> INFORMATION SHOWN
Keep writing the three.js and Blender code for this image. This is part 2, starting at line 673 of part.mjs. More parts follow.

--

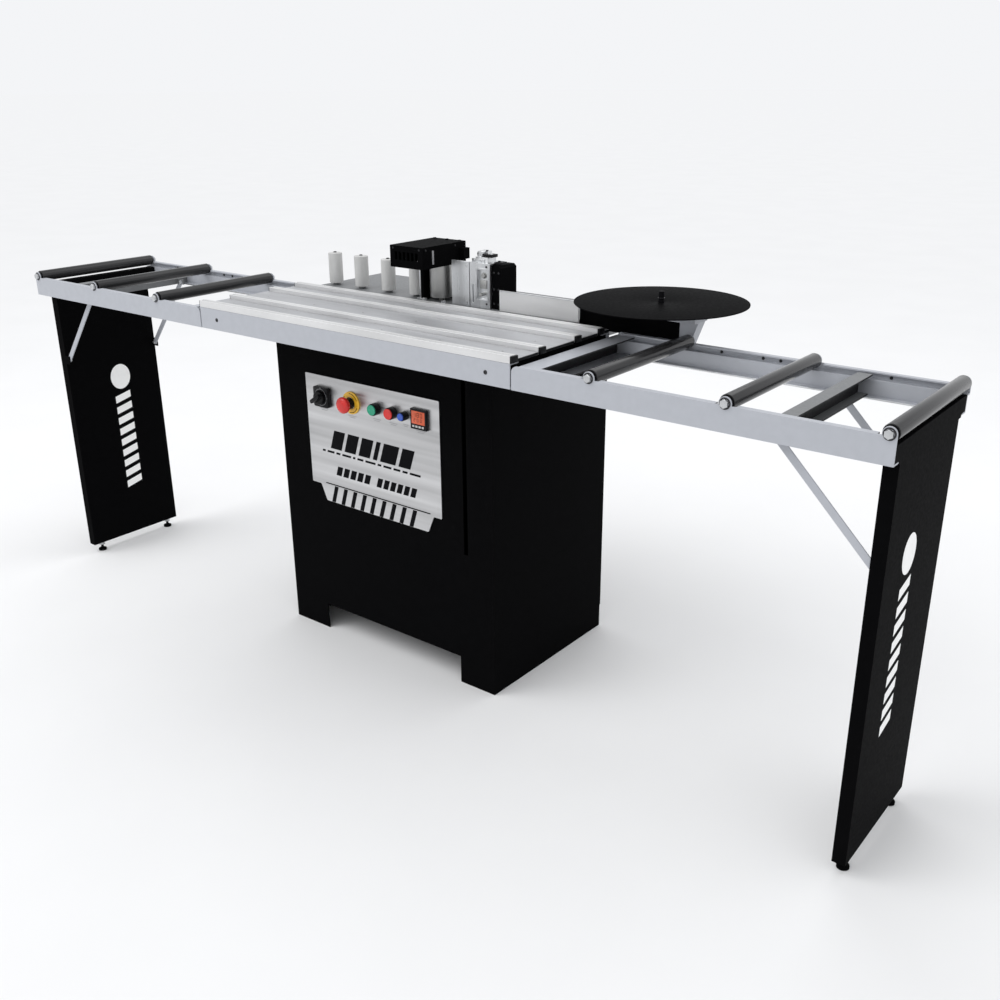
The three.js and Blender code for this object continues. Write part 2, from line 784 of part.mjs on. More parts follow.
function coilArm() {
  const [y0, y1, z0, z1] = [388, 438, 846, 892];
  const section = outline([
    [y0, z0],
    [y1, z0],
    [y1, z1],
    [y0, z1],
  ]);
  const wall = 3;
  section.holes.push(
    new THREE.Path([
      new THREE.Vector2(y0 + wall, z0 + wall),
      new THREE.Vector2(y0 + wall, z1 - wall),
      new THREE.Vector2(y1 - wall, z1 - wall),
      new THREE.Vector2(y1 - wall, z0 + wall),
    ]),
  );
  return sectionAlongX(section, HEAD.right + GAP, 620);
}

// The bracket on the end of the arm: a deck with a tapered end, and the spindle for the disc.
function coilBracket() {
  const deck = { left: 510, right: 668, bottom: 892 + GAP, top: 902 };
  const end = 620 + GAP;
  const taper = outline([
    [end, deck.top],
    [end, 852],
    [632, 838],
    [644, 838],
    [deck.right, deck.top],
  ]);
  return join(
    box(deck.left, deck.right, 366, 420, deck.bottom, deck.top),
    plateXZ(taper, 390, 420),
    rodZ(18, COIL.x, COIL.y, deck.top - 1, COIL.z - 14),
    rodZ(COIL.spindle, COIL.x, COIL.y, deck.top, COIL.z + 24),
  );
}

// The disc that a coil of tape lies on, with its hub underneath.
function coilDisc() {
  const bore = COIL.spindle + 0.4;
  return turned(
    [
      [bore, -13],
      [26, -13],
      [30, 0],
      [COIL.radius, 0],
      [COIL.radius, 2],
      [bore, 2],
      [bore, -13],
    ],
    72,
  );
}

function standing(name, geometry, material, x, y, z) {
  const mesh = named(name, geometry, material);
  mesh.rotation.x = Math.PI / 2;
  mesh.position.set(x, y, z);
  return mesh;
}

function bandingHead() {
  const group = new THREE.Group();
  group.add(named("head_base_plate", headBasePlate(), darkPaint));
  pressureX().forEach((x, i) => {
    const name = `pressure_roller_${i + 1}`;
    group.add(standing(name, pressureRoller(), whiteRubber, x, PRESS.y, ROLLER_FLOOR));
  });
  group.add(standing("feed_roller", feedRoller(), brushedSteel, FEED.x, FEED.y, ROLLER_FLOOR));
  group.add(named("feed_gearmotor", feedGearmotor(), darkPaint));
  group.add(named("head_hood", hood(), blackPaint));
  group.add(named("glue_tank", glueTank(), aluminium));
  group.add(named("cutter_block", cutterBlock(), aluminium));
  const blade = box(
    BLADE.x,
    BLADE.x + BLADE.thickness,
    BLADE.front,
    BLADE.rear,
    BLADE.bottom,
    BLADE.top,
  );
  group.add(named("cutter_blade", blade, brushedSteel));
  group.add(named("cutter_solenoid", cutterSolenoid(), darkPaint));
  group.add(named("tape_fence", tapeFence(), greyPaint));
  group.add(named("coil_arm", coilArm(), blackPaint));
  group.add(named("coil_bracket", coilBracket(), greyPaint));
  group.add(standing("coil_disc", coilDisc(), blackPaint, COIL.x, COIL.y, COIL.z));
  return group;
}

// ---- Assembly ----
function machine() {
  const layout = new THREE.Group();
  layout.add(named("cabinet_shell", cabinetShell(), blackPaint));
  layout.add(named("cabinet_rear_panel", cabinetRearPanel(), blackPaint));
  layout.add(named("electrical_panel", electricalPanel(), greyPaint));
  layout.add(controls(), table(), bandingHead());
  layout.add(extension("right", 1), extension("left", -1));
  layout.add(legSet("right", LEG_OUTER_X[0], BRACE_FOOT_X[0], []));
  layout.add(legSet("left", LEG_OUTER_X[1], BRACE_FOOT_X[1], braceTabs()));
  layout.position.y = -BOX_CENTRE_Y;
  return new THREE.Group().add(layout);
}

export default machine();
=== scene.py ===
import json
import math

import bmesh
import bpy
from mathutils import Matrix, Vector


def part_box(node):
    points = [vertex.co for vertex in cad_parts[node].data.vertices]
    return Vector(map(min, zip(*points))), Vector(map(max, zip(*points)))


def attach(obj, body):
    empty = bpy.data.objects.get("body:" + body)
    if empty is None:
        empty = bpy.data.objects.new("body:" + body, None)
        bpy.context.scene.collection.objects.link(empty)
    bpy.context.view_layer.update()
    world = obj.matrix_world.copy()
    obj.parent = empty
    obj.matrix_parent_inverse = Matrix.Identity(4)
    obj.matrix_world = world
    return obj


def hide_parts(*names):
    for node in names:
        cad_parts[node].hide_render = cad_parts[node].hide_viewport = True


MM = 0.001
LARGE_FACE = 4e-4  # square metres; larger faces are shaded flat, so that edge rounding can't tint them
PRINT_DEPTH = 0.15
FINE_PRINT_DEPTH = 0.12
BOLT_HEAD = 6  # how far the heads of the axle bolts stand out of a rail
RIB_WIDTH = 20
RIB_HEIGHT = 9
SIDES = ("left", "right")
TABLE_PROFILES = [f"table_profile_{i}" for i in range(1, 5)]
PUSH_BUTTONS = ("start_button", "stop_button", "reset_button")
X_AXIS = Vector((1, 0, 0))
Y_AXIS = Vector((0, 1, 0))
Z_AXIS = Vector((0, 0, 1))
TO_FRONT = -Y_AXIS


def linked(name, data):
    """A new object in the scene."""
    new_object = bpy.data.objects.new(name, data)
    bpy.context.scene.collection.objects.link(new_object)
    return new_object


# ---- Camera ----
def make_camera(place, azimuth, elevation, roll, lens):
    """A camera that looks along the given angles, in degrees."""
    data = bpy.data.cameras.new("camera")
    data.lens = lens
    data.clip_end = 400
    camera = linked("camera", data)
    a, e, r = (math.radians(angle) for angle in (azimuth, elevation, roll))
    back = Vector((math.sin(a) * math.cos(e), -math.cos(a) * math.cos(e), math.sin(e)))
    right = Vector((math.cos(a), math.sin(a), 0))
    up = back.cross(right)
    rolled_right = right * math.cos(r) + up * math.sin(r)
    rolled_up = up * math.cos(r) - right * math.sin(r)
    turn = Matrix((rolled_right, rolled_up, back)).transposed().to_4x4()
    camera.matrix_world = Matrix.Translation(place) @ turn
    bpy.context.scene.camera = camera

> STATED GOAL
Search the entries for "scene" and copy out each line that has it.

> FINAL ANSWER
=== scene.py ===
        bpy.context.scene.collection.objects.link(empty)
    """A new object in the scene."""
    bpy.context.scene.collection.objects.link(new_object)
    bpy.context.scene.camera = camera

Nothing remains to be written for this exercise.